What makes a good gym acquisition target
Not every gym is worth buying at any price. The best acquisition targets have: (1) low monthly churn (under 4%) with a healthy mix of month-to-month and annual contracts; (2) a long remaining lease term at a favorable rate; (3) modern, well-maintained equipment verified by independent inspection; (4) diversified revenue across memberships, personal training, and classes rather than dues alone; and (5) staff and trainers willing to stay through and after the transition.
Red flags: unexplained or undisclosed high churn, a short remaining lease with an uncooperative landlord, an aging equipment set with obvious deferred maintenance, revenue concentrated around one star trainer with no succession plan, and membership counts padded with long-inactive or heavily discounted accounts.
Frequently Asked Questions
How much does a gym cost to buy?
Small independent gyms and boutique studios commonly sell for $100,000–$500,000, priced at 2x–3x SDE. Established franchise locations with a strong membership base can sell for $300,000–$1.5M+, depending on territory, equipment, and lease term.
What makes a gym valuable to buyers?
Low member churn is the single biggest value driver. A favorable long-term lease, modern equipment, diversified ancillary revenue, and low dependency on any one trainer all support higher multiples.

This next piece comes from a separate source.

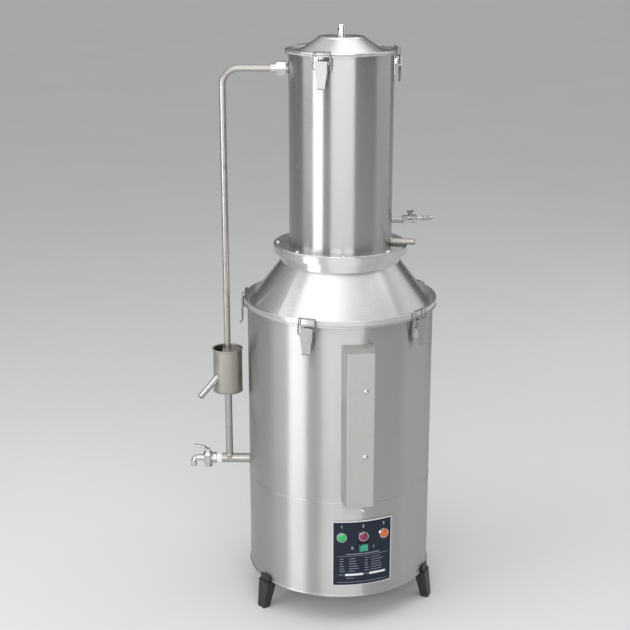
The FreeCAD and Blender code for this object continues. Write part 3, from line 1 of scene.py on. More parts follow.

Is it better to buy a franchise gym or an independent gym?
Franchises offer brand recognition and proven systems but carry ongoing royalty fees and a franchisor approval process. Independents offer more flexibility and no royalties, but rely more on local reputation. Franchises generally command a brand premium; independents trade on cash flow and lease quality.
Where can I find gyms for sale?
BizBuySell lists both independent gyms and franchise resales nationwide. Franchise-specific resale boards and fitness industry brokers are also common sources, particularly for off-market territory resales.